Problem to work on: Would you pull out every line of the material that contains the string "update"?
------ Information shown
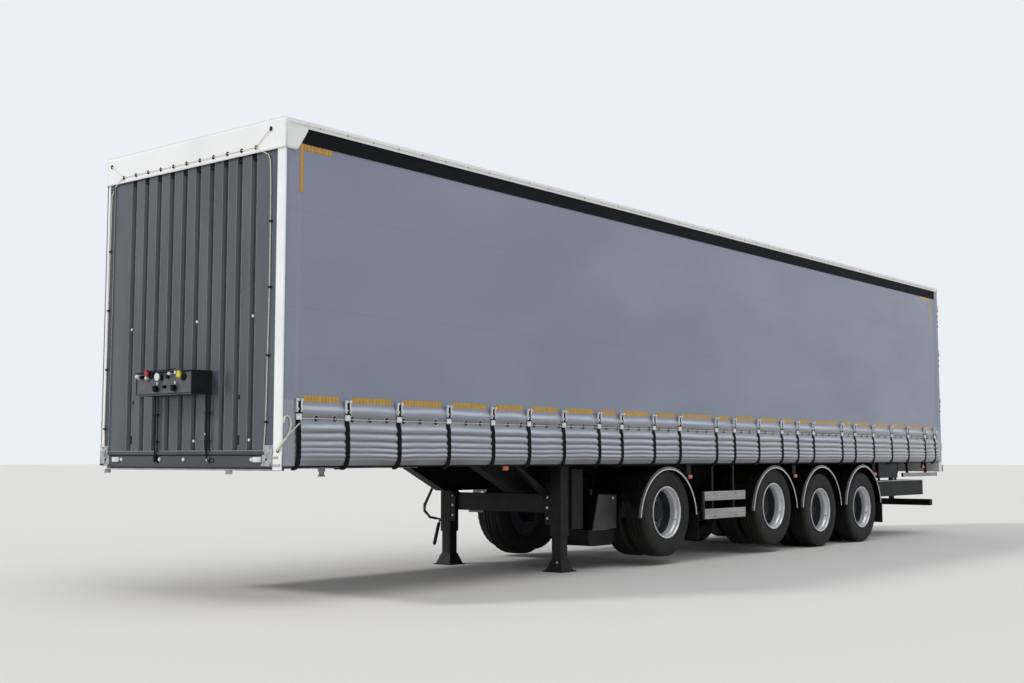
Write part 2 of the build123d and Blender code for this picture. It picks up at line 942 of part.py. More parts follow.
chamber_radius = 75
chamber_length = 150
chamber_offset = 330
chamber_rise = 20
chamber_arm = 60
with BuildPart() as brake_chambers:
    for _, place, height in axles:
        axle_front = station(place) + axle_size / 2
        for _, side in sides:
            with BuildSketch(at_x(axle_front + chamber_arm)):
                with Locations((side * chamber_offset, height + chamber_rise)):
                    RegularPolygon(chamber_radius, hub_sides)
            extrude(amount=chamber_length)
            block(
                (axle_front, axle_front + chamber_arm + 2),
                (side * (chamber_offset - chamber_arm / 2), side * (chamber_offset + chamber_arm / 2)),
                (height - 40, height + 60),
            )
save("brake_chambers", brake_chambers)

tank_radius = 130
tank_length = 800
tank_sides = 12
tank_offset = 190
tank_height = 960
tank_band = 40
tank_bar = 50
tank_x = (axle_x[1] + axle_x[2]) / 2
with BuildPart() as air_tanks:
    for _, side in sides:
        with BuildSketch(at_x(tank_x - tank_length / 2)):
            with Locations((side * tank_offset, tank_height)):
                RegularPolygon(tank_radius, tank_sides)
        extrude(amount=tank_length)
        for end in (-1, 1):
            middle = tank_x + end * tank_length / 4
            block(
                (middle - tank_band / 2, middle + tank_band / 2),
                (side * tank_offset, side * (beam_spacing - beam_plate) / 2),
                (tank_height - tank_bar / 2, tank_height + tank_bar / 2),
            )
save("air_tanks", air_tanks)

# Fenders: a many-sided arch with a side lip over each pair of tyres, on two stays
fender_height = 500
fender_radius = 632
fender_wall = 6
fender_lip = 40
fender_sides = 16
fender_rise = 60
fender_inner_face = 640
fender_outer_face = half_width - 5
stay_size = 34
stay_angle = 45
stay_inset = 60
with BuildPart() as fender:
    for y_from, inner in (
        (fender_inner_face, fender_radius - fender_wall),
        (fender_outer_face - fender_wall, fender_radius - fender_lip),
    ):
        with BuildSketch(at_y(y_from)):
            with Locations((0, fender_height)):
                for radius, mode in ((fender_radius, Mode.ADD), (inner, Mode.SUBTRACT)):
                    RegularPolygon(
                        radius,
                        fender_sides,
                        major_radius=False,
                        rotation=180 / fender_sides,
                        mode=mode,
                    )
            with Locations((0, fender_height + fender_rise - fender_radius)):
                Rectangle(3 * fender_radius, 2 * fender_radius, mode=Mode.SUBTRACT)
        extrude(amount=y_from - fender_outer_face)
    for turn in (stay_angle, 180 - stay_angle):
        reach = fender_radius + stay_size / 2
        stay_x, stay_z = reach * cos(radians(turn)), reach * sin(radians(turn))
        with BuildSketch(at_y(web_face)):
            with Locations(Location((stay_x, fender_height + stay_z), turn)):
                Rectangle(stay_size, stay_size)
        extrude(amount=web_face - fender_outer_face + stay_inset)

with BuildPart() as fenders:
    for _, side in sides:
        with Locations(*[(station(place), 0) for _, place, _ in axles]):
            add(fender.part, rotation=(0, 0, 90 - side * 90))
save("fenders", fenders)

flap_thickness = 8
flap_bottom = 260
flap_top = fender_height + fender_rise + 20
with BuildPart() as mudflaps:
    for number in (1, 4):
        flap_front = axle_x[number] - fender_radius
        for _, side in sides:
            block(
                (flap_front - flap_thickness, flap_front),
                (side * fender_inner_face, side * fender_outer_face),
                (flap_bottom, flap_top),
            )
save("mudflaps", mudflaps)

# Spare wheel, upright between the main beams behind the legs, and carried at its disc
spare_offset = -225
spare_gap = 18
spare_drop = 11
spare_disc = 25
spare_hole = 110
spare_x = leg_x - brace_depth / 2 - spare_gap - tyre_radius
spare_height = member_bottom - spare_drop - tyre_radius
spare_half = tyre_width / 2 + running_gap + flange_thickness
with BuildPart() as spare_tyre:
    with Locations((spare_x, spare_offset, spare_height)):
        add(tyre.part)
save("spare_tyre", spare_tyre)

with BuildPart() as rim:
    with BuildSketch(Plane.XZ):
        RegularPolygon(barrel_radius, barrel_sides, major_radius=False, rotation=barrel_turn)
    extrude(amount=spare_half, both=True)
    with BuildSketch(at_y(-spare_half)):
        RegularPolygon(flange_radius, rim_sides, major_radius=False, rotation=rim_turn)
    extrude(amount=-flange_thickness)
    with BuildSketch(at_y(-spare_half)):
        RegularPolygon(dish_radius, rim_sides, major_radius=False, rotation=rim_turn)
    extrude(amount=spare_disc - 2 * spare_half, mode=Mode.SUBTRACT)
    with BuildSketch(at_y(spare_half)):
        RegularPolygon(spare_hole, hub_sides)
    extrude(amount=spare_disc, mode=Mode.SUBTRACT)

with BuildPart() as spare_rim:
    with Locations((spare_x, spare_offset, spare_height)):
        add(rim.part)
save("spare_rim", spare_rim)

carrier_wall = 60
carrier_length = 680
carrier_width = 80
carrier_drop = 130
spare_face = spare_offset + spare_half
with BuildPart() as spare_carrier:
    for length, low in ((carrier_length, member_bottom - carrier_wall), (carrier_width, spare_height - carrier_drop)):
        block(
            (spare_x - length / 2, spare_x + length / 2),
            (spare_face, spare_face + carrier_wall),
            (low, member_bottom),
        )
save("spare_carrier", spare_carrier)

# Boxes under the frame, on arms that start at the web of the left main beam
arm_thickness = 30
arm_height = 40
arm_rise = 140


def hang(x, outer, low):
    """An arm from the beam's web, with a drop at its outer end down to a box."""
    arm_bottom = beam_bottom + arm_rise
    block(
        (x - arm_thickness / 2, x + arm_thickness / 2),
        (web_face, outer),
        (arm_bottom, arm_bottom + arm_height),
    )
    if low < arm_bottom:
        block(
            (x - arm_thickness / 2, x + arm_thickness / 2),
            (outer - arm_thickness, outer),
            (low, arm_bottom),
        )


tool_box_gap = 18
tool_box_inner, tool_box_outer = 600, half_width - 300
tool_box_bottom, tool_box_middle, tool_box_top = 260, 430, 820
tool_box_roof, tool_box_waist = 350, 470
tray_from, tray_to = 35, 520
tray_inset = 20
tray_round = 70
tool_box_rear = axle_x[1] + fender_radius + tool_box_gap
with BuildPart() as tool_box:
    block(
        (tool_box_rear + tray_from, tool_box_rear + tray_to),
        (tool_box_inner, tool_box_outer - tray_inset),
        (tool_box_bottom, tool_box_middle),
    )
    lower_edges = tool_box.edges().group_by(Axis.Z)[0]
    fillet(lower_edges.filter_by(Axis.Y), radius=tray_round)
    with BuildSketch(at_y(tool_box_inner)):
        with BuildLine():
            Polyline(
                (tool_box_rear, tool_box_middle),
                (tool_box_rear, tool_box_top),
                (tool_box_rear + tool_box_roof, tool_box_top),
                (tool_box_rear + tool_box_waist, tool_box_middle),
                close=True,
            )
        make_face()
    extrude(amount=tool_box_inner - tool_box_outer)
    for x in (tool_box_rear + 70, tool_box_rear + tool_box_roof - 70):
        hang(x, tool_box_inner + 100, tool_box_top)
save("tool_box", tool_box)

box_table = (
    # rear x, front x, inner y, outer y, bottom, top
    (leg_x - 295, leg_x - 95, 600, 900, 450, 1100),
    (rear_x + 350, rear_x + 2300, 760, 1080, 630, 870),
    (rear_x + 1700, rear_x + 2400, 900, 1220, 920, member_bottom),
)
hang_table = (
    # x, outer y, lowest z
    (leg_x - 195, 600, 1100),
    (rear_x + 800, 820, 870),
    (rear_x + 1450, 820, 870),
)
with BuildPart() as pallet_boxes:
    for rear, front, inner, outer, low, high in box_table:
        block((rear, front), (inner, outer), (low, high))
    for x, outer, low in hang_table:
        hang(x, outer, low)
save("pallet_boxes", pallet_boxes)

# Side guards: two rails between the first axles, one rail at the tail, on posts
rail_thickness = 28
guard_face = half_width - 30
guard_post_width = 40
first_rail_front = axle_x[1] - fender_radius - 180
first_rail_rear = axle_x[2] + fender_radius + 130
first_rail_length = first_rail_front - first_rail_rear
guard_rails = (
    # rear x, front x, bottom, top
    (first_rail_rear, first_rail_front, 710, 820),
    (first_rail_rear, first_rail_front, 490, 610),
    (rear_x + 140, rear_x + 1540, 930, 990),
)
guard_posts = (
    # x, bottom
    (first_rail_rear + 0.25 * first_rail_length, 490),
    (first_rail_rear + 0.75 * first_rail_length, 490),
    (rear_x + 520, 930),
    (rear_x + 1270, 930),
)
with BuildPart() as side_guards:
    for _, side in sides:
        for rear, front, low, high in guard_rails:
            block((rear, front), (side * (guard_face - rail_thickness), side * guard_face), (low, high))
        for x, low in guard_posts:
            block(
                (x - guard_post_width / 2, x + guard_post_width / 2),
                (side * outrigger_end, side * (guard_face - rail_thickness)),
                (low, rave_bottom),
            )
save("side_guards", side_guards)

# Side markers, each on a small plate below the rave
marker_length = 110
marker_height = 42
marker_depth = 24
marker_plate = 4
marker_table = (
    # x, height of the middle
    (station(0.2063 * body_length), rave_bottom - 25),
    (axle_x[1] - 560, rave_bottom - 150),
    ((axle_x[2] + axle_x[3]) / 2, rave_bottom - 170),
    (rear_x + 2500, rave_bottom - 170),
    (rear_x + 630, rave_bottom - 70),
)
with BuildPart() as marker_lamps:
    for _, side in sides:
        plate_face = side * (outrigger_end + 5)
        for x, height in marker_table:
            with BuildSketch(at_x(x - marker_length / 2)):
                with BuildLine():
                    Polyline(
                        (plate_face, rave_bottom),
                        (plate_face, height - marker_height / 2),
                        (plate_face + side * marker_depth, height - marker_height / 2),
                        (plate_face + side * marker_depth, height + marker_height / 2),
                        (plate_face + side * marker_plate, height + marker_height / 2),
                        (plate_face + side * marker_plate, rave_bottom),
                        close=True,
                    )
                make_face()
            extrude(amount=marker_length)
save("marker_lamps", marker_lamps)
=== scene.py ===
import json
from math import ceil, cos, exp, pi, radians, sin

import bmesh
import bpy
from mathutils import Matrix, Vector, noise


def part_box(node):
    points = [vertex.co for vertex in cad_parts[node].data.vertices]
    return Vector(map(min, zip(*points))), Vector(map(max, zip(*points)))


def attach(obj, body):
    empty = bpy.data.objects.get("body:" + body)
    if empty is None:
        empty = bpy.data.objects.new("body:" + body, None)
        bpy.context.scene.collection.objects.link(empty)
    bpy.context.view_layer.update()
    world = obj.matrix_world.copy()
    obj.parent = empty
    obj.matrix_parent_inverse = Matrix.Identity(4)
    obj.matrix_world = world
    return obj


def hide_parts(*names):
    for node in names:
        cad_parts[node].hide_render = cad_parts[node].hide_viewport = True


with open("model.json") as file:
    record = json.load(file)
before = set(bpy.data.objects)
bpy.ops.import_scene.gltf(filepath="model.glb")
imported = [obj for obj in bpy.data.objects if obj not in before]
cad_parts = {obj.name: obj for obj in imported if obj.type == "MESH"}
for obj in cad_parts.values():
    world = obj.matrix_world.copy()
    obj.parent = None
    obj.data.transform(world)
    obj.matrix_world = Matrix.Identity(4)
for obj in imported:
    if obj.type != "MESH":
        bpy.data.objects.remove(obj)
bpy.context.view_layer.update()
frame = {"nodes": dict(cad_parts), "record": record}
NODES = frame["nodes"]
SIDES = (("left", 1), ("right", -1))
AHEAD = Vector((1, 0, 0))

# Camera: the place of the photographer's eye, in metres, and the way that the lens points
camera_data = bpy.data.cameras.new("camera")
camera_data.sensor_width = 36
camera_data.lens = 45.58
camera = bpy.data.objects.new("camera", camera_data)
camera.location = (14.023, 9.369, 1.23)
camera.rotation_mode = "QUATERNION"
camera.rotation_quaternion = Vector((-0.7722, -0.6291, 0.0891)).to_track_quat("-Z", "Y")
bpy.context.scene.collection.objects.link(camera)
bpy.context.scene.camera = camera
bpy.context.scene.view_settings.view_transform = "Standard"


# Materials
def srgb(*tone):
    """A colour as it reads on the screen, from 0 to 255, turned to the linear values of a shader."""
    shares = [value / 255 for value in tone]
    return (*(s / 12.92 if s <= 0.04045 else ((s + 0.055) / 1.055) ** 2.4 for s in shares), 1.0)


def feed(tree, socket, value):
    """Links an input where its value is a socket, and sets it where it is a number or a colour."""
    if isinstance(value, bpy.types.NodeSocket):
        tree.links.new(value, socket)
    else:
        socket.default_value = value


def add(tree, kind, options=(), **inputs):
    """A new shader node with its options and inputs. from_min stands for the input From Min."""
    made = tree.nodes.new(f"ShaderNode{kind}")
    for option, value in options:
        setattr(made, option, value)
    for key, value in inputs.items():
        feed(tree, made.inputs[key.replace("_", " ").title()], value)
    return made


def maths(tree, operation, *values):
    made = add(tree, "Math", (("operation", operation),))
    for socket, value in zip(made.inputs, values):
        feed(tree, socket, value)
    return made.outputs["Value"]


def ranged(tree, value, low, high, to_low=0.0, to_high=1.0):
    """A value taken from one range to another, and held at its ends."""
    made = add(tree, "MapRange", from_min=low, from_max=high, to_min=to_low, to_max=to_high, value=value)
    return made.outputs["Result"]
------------
Final result:
    bpy.context.view_layer.update()
bpy.context.view_layer.update()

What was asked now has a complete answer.